Le ministre Goodale a assuré qu'il avait déjà discuté des cas de Canadiens à qui l'entrée en sol américain a été refusée et qu'il s'agissait «d'un sujet que nous continuerons à étudier lorsque nous aurons l'occasion d'en discuter lorsque nous serons assis à la même table».

«Le traitement à la frontière est important. Les Canadiens sont en droit de s'attendre à ce qu'ils soient traités de façon juste et respectueuse», a-t-il plaidé mercredi, soulignant néanmoins que chaque pays est souverain en ce qui a trait au contrôle de sa propre frontière.

En marge d'une annonce, le député néo-démocrate Alexandre Boulerice a dit espérer que le ministre Goodale saura défendre vigoureusement auprès de son vis-à-vis américain les intérêts des Canadiens.

Selon lui, tout ce que les libéraux ont offert comme réaction jusqu'à présent est un «silence assourdissant et complètement insensé» face à cette situation qui se produit «à répétition» à la frontière.

Migrants

L'autre enjeu qui s'imposera aussi dans les discussions canado-américaines est celui des passages illégaux à la frontière entre les deux pays, un phénomène en croissance, comme l'a reconnu la Gendarmerie royale du Canada (GRC), dont les agents appréhendent les migrants.

En début de semaine, la police fédérale a indiqué dans un courriel n'être pas «en mesure de fournir des chiffres exacts», mais «qu'il y a eu une augmentation de la migration illégale au Québec, au Manitoba et en Colombie-Britannique».

La plus importante hausse a été enregistrée au Québec, a noté la GRC.

Il est cependant difficile pour les médias - que les autorités policières et frontalières exhortent à faire preuve de prudence dans leur façon de rapporter les chiffres - de quantifier le phénomène.

Car la police fédérale, l'Agence des services frontaliers du Canada (ASFC) et le gouvernement refusent net de fournir des données sur le nombre d'entrées irrégulières entre les postes frontaliers qui ont été enregistrées au cours des dernières années.

On sait, selon des informations fournies jeudi dernier lors d'une séance d'information, qu'entre le 1er janvier 2017 et le 21 février 2017, 435 personnes  - 290 au Québec, 94 au Manitoba et 51 en Colombie-Britannique - sont entrées illégalement au pays et ont été interceptées par la GRC.

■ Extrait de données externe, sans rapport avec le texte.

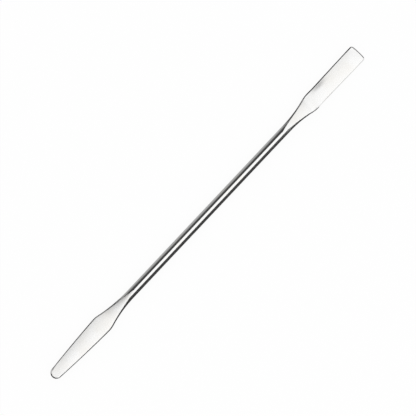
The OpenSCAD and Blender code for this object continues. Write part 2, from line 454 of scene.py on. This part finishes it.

Mais on ignore comment cette situation se compare aux années précédentes. Depuis des jours, la GRC, l'ASFC et le bureau du ministre Goodale se renvoient la balle, plaidant auprès des médias, dont La Presse canadienne, que ces données ne sont pas vraiment pertinentes.

Pendant ce temps, le gouvernement canadien continue à tenter de se montrer rassurant, martelant que la situation est sous contrôle et que les agents frontaliers et les forces de l'ordre n'ont pas besoin de davantage de ressources.

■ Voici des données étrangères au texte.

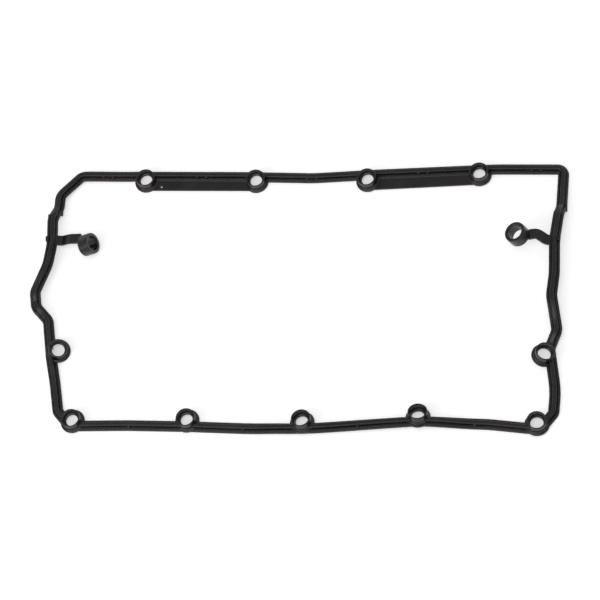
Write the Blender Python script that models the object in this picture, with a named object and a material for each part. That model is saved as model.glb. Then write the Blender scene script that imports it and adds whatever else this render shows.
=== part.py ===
"""Valve cover gasket: one moulded rubber frame with bolt eyelets, two webs and two grommets on arms.

Lengths are in millimetres here and are turned into metres when a mesh is made.
X runs along the two bolt rows, Y from the front row to the back row, Z up from the table.
"""
import math
from typing import NamedTuple

import bmesh
import bpy
from mathutils import Matrix, Vector

MM = 0.001

# Bolt pattern: the front row has a bolt on each side of every cylinder, the back row sits half way between.
BOLT_PITCH = 88.0
ROW_SPACING = 202.0
BACK_ROW_SHIFT = -1.1
LEFT_BOLT_INSET = -16.3
LEFT_BOLT_UP = 57.55
RIGHT_BOLT_INSET = 4.2
RIGHT_BOLT_UP = 54.35

# The way the soft part lies: how far each eyelet of the rows has drifted from the pattern, in X and Y.
DRIFT = {
    "front_1": (1.0, -0.55),
    "front_2": (1.4, -0.45),
    "front_3": (1.2, -2.6),
    "front_4": (0.1, 1.0),
    "front_5": (0.1, -3.85),
    "back_1": (0.2, -0.55),
    "back_2": (0.0, -2.3),
    "back_3": (0.0, -3.2),
    "back_4": (-1.4, 0.05),
}
# The lean of each eyelet's top, in degrees to the right and to the back.
LEAN_DEGREES = {
    "front_1": (-4.0, 0.5),
    "front_2": (-3.0, 2.8),
    "front_3": (-4.0, 10.0),
    "front_4": (0.0, 17.5),
    "front_5": (-0.5, 5.0),
    "back_1": (-1.0, 1.0),
    "back_2": (-1.5, -2.0),
    "back_3": (-4.8, -0.8),
    "back_4": (-2.0, 2.7),
    "left": (10.0, -5.0),
    "right": (13.0, 4.0),
}
# The eyelets with the wider hole.
WIDE_EYELETS = ("front_5", "left", "right")

# Section of the strip: a flat flange with a rib in its middle and a low bead on each side of the rib.
FLANGE_WIDTH = 8.5
FLANGE_THICKNESS = 2.0
FLANGE_CHAMFER = 0.3
RIB_WIDTH = 3.0
RIB_HEIGHT = 3.5
RIB_ROUND = 0.5
BEAD_FROM_RIB = 1.2
BEAD_WIDTH = 0.7
BEAD_HEIGHT = 0.35
SEAT_GAP = 0.15

# Bolt eyelet: a short tube with a wide foot and a lip part of the way down its bore.
EYELET_FOOT_RADIUS = 9.4
EYELET_FOOT_HEIGHT = 1.6
EYELET_TUBE_RADIUS = 7.5
EYELET_HEIGHT = 8.4
EYELET_BORE_RADIUS = 6.3
EYELET_LIP_RADIUS = 4.6
EYELET_WIDE_LIP_RADIUS = 4.9
EYELET_LIP_BOTTOM = 2.2
EYELET_LIP_TOP = 3.8
EYELET_ROUND = 0.4
EYELET_RELIEF_SLOPE = 0.6
CUTTER_REACH = 4.0

# Webs: thin plates in front of the back rail, between two pairs of eyelets.
WEB_REACH = 7.8
WEB_BACK = 3.0
WEB_THICKNESS = 1.6
WEB_LIFT = 0.3
WEB_PINHOLE_RADIUS = 0.9
WEB_PINHOLE_OFFSET = (12.1, -5.05)

# Arms and grommets.
ARM_WIDTH = 8.2
ARM_THICKNESS = 2.2
ARM_EDGE = 0.4
GROMMET_RADIUS = 8.5
GROMMET_BORE_RADIUS = 5.7
GROMMET_LENGTH = 9.0
GROMMET_ROUND = 0.5
GROMMET_CUT_BELOW = 0.6

# Small features on the strip.
PIP_RADIUS = 0.95
PIP_STAND_OUT = 0.35
PIP_PAIR_SPACING = 7.4
STUD_LENGTH = 4.2
STUD_WIDTH = 2.6
STUD_HEIGHT = 2.6
STUD_STAND_OUT = 0.2
BLOCK_EDGE = 0.5
LEDGE_GAP = 0.2

# How finely round shapes are cut.
ROUND_STEPS = 18
SMALL_ROUND_STEPS = 8
BORE_STEPS = 16
BEND_STEP_DEGREES = 24.0
RAMP_STEP = 6.5

RUBBER_COLOUR = (0.022, 0.022, 0.024, 1.0)
RUBBER_ROUGHNESS = 0.42


class Bolt(NamedTuple):
    """One bolt eyelet: its foot's centre, the lift of that centre, the lean of its top, and its lip's radius."""

    x: float
    y: float
    lift: float
    lean: Matrix
    lip_radius: float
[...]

Les ministres évitent aussi généralement d'établir un lien de cause à effet entre la situation actuelle et l'arrivée au pouvoir de Donald Trump ou la signature de ces décrets sur l'interdiction d'entrée aux États-Unis des ressortissants de pays à majorité musulmane.

Selon Ralph Goodale, le fait que la première visite au Canada d'un membre de l'administration Trump soit celle du secrétaire à la Sécurité intérieure témoigne de l'importance des enjeux qui se jouent actuellement et du travail qui doit être accompli conjointement afin de s'y attaquer.

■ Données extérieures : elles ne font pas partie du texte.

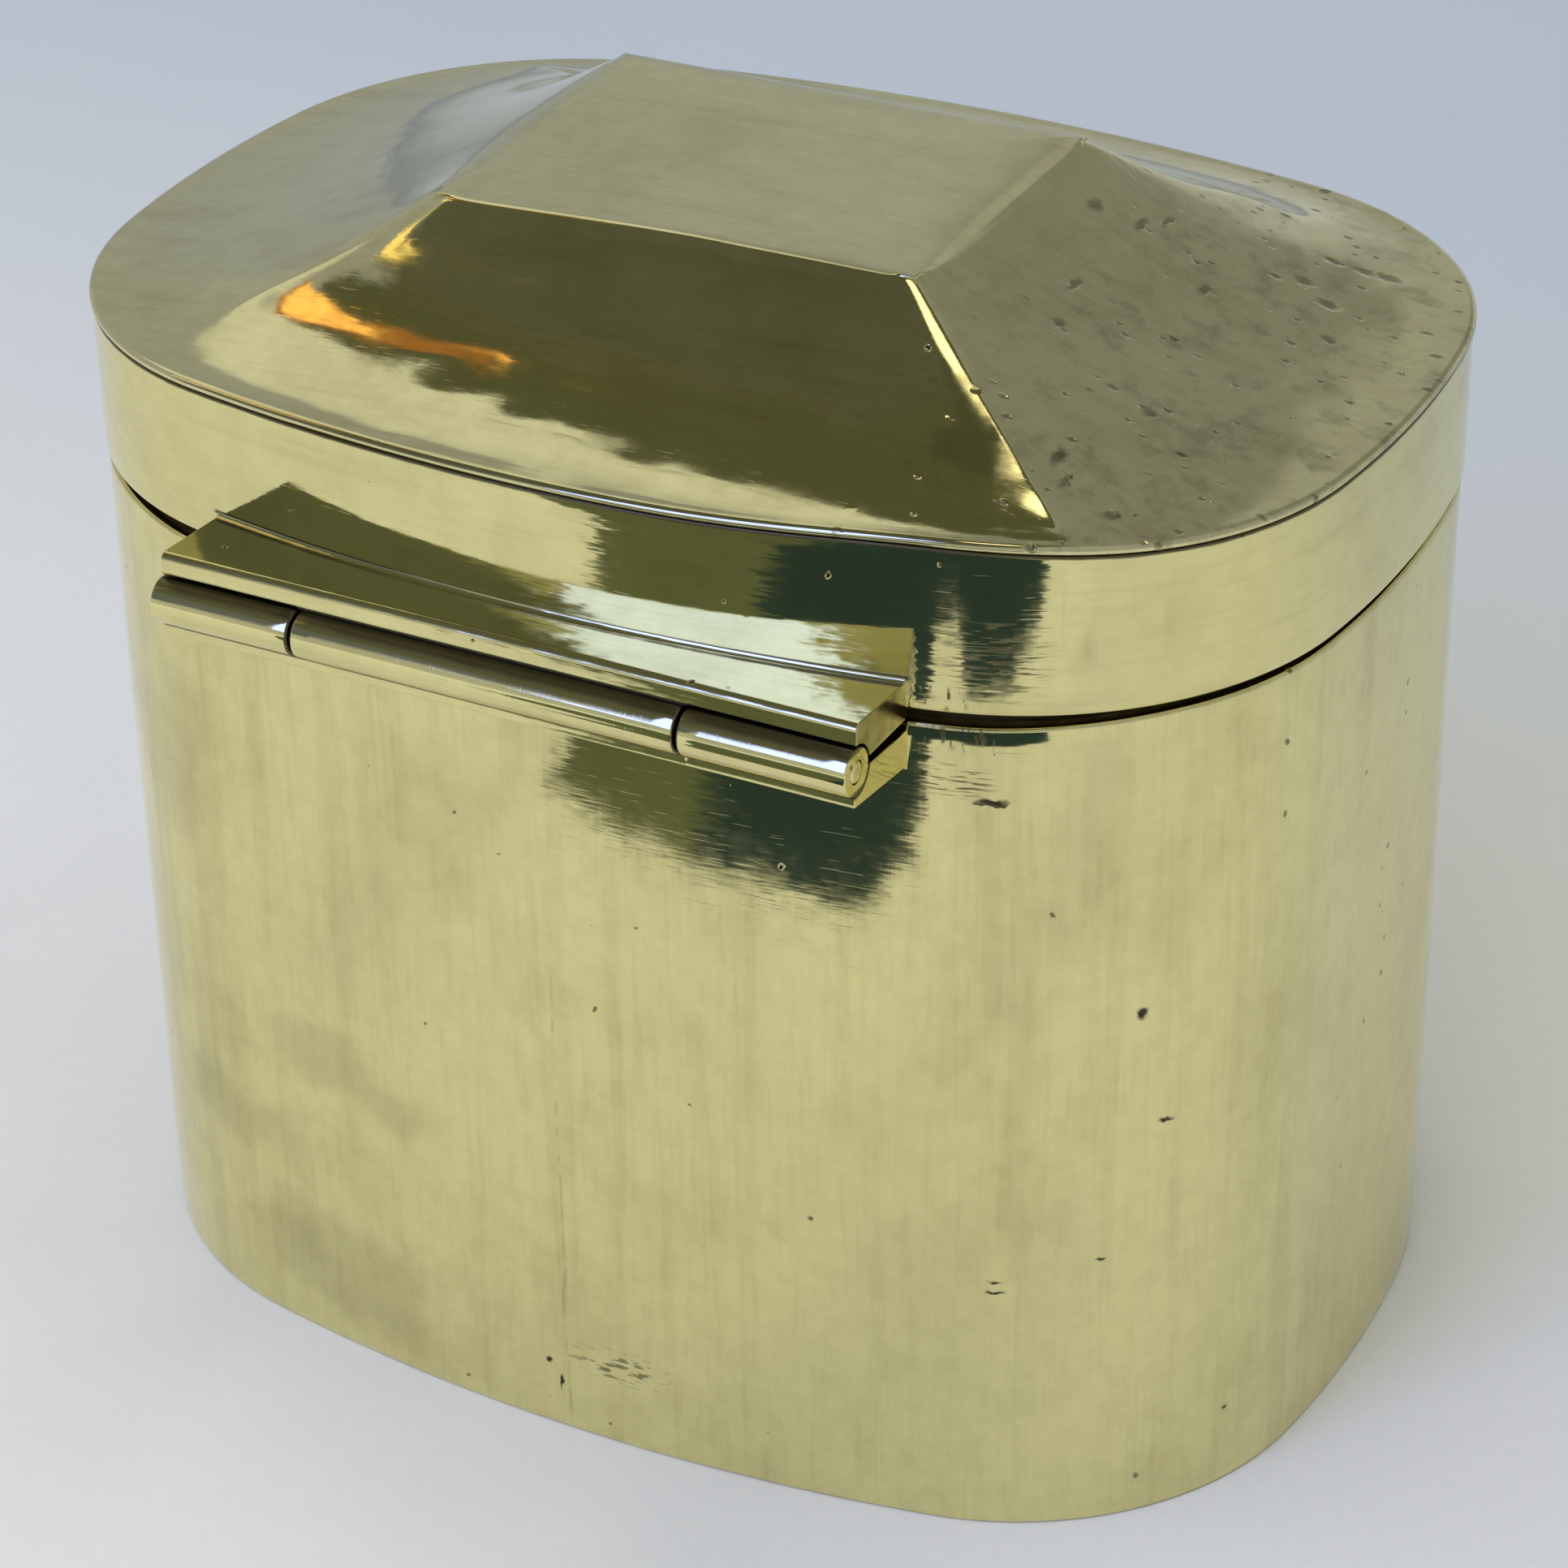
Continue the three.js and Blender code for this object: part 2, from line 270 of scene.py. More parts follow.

«La première chose que nous devons faire est de nous assurer que nous avons une compréhension mutuelle d'un côté comme de l'autre de la frontière sur qui sont ces gens, comment ils s'y prennent pour traverser et pour quelle raison ils le font», a-t-il dit mercredi.

La veille, M. Goodale avait signalé qu'il étudiait plusieurs scénarios, notamment la possibilité que les migrants puissent être encore plus nombreux à tenter de franchir la frontière avec l'arrivée du printemps.